Roberts sought to have the Federal Circuit overturn the Seventh Circuit’s remand. See In re Roberts, 846 F.ed 1360)(Fed. Cir. 1988) (en banc denial of petition for mandamus). By 1988, I had completed a Federal Circuit clerkship, and the firm I joined was no longer involved in the case.
More recently, in this decade, it was reported that Sears once again started doing business with another independent inventor on yet another wrench before it began outsourcing to a cheaper source. See Popular Wrench Fights a Chinese Rival, NYT (Nov. 8, 2012). The Wall Street Journal also has reported that competition from Asia has hurt American industry and discouraged R&D investment here. See “Competition From Chinese Imports Weakened U.S. Innovation, Economists Say” (WSJ Dec. 6, 2016).
As noted above, Craftsman was once the most highly respected brands in America, known for quality. Sears’ famous warranty is hard to redeem now that Sears no longer sells many of the tools it is called on to replace. The brand has lost much of its luster.
Where did Sears go wrong? In a long trail of errors, one misstep was forfeiting the high ground when it squelched and took advantage of its store clerk and inventor Peter Roberts. It could have made and kept Craftsman great and avoided the ignominy of acquisition by K-Mart and the descent of the once-noble Craftsman brand into discount stores.

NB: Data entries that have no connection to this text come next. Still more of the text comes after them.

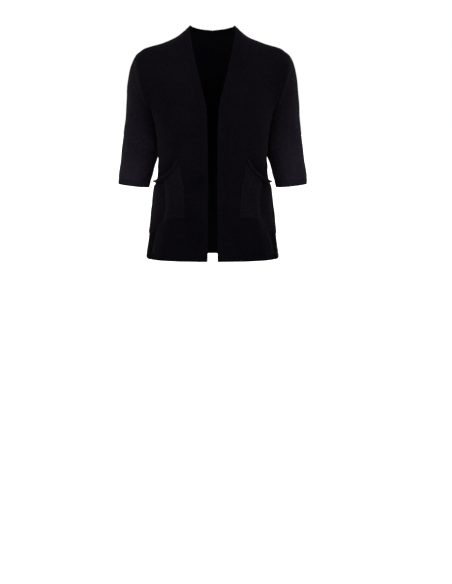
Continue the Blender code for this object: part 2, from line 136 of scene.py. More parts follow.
# The cloth's slow unevenness: waves by their height in millimetres, their turns for each metre
# and the angle that they start at.
Wave = namedtuple("Wave", "height x y z start")
WAVES = (
    Wave(0.45, 9.0, 3.0, 5.0, 0.4),
    Wave(0.35, -14.0, 7.0, 9.0, 2.1),
    Wave(0.30, 6.0, -11.0, 17.0, 4.0),
)

YARN_DARK_AND_STITCH_SHADE = (0.00068, 0.00055, 0.00092)      # the darker yarn, and painted shade between the stitches
YARN_LIGHT_AND_LOOP_HIGHLIGHT = (0.0037, 0.0030, 0.0050)        # the lighter yarn, and painted highlight on top of the loops
SPECULAR = 0.012
SHEEN = 0.012
SHEEN_ROUGHNESS = 0.3
SHEEN_TINT = (0.95, 0.82, 1.0)
# Noises: turns for each metre, detail, roughness, and how much they lighten the cloth.
Noise = namedtuple("Noise", "scale detail roughness tone")
STRAYING = Noise(55, 2, 0.5, 0)
YARN = Noise(240, 2, 0.5, 1.2)
MOTTLING = Noise(9, 3, 0.5, 0.6)
FUZZ = Noise(900, 3, 0.7, 0.5)
TONE_START = -1.02       # the tone that they are added to
LOOP_PAINTED_HIGHLIGHT = 0.6        # painted highlight and shade: how much lighter the top of a loop is than the hollow beside it
STRAY_REACH = 0.5        # how far the columns stray, as a share of a column
LOOP_SLANT = 1.3         # how many rows a loop's legs slant by, over a column's width
LOOP_DIP = 1.5           # how much lower a loop is towards its ends
ROUGHNESS = 0.82
FUZZ_ROUGHNESS = 0.15    # what the fuzz adds to it
Bump = namedtuple("Bump", "strength height")
STITCH_BUMP = Bump(0.6, 0.0006)
FUZZ_BUMP = Bump(0.5, 0.0003)
# The knits: stitch width and height in metres, and how light the cloth is at the start of its
# columns and at a reach further along them, as shares of the yarn's colour. This lightness is
# painted light and shade: the body, the band and the hem strip grow darker downwards as painted
# shade; a sleeve starts darker than the body, as painted shade beside the armhole, and is painted
# lightest by its end, as the cuffs are, for the side light on the arms; the pocket is painted
# lighter where it stands off the panel. Ribbing raises and lightens every second line between the
# columns and sinks and darkens the others, or the other way round where it is below 0; the
# lightening and darkening are painted highlight and shade.
Knit = namedtuple("Knit", "name slot wale course ribbing start end reach")
KNITS = {
    "body": Knit("knit_body", "knit", 0.0024, 0.0018, 0.12, 1.07, 0.58, 0.60),
    "sleeve": Knit("knit_sleeve", "knit", 0.0024, 0.0018, 0.12, 0.92, 3.20, 0.30),
    "pocket": Knit("knit_pocket", "knit", 0.0024, 0.0018, 0.12, 1.26, 1.02, 0.20),
    "hem": Knit("rib_hem", "rib", RIB_PITCH / 2, 0.0016, -0.35, 0.58, 0.55, 0.02),
    "band": Knit("rib_band", "rib", BAND_WIDTH / BAND_RIBS / 2, 0.0016, -0.35, 0.60, 0.98, 0.60),
    "cuff": Knit("rib_cuff", "rib", RIB_PITCH / 2, 0.0016, -0.30, 3.00, 2.80, 0.02),
}

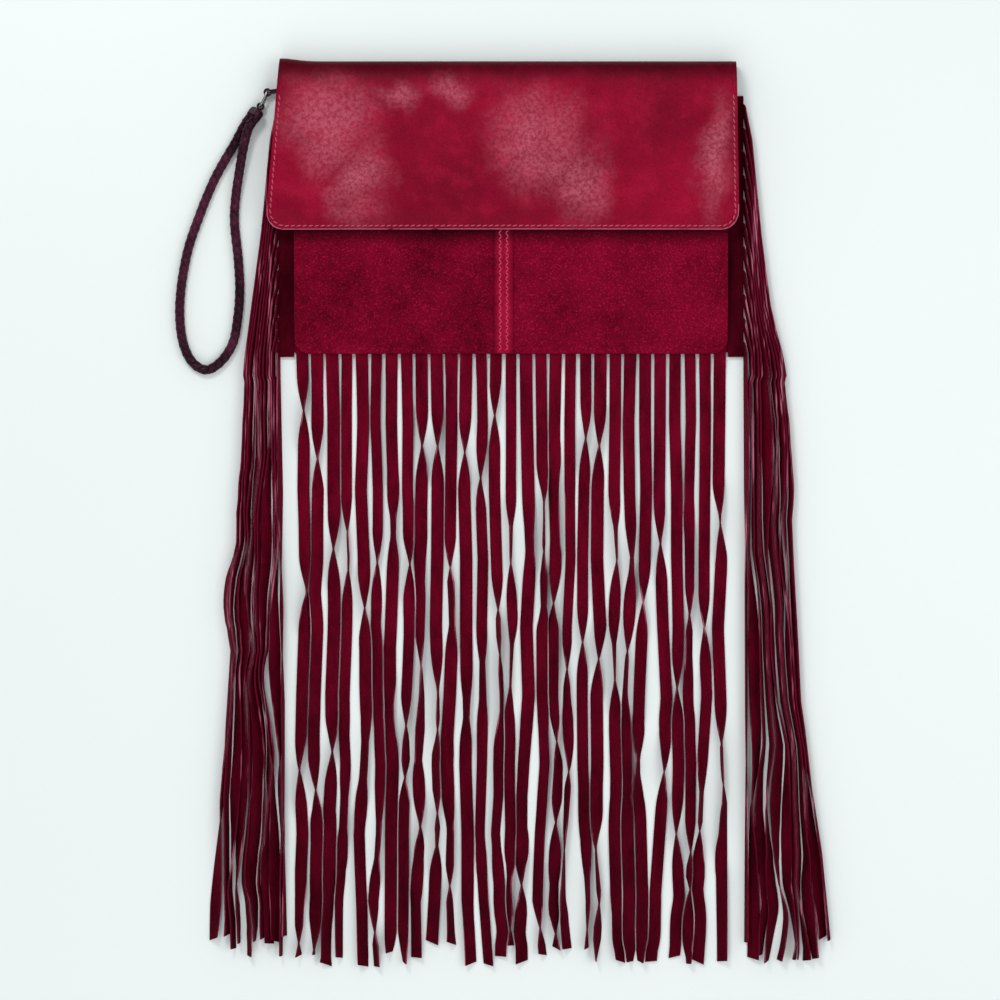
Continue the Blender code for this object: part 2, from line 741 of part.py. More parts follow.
def make_side_fringe(side, way, suede):
    """Strips that leave the side seam, turn on edge and hang beside each other, the highest one outermost."""
    edge = BACK_HALF_WIDTH + CLEARANCE
    header_height = SUEDE + CLEARANCE + STRIP_THICKNESS / 2
    strips, tips, slants = side_layout(side, SIDE_LOWER_ROWS)
    combed = []
    header = []
    for index, (strip, tip_y, slant) in enumerate(zip(strips, tips, slants)):
        root_y = SIDE_TOP_Y - index * SIDE_STRIP_PITCH
        sections = []
        for step in range(SIDE_TURN_SECTIONS):
            share = step / SIDE_TURN_SECTIONS
            turned = share * math.pi / 2
            out = edge + SIDE_TURN_RADIUS * math.sin(turned)
            y = root_y - SIDE_TURN_RADIUS * (1 - math.cos(turned))
            tilted = smooth(share / SIDE_TILTED_BY)
            tilt = SIDE_TILT_AT_SEAM * tilted
            z = mix(header_height, lying_height(tilt, SIDE_STRIP_WIDTH), tilted)
            heading = math.pi + turned if way < 0 else -turned
            sections.append(strip_section(Vector((way * out, y, z)), heading, -way * tilt, SIDE_STRIP_WIDTH))
        level = []
        for place, y, tilt in strip:
            centre = Vector((way * (edge + place), y, lying_height(tilt, SIDE_STRIP_WIDTH)))
            heading = 3 * math.pi / 2 if way < 0 else -math.pi / 2
            level.append(strip_section(centre, heading, -way * tilt, SIDE_STRIP_WIDTH))
        combed.append(sections + cut_short(level, tip_y, slant))
        back = Vector((way * (edge - SIDE_HEADER_DEPTH), root_y, header_height))
        header.append(strip_section(back, math.pi if way < 0 else 0.0, 0.0, SIDE_STRIP_WIDTH))
    if way < 0:
        combed, header = combed[::-1], header[::-1]
    comb(f"{side}_fringe", header, combed, suede)


def loop_outline(base, eye, inner_radius, thickness):
    """Plan outline of a strip that runs from base round an eye and back, its two legs side by side."""
    base, eye = Vector(base), Vector(eye)
    along = (eye - base).normalized()
    beside = Vector((-along.y, along.x))
    outer_radius = inner_radius + thickness
    leg_gap = CLEARANCE
    outer = [base - beside * (thickness + leg_gap / 2)]
    inner = [base - beside * leg_gap / 2]
    neck = math.asin((thickness + leg_gap / 2) / outer_radius)
    inner_neck = math.asin(leg_gap / 2 / inner_radius)
    for step in range(LOOP_STEPS + 1):
        share = step / LOOP_STEPS
        turn = mix(math.pi + neck, 3 * math.pi - neck, share)
        outer.append(eye + (along * math.cos(turn) + beside * math.sin(turn)) * outer_radius)
        turn = mix(math.pi + inner_neck, 3 * math.pi - inner_neck, share)
        inner.append(eye + (along * math.cos(turn) + beside * math.sin(turn)) * inner_radius)
    outer.append(base + beside * (thickness + leg_gap / 2))
    inner.append(base + beside * leg_gap / 2)
    return outer, inner


def folded_strip(name, base, eye, low, high, finish):
    """A strip of leather standing on edge, folded round the eye that its link hangs in."""
    outer, inner = loop_outline(base, eye, EYE_RADIUS, TAB_THICKNESS)
    sections = []
    for outside, inside in zip(outer, inner):
        sections.append(
            [
                Vector((*outside, low)),
                Vector((*inside, low)),
                Vector((*inside, high)),
                Vector((*outside, high)),
            ]
        )
    return tube(name, sections, finish)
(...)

In a competitive world, even a leading company has to strive and maintain its market, technology and moral leadership, or it will be overtaken by competitors.
If you’re a supplier—even if you have more leverage than Peter Roberts had with Sears—watch yourself! Industrial buyers can be merciless in their treatment of vendors. Make sure your intellectual property is protected, and be careful in your disclosures even to trusted customers. Your early filing of a patent application, your implementation of a nondisclosure agreement (NDA), and your marking of confidential documents can go a long way in protecting your proprietary rights.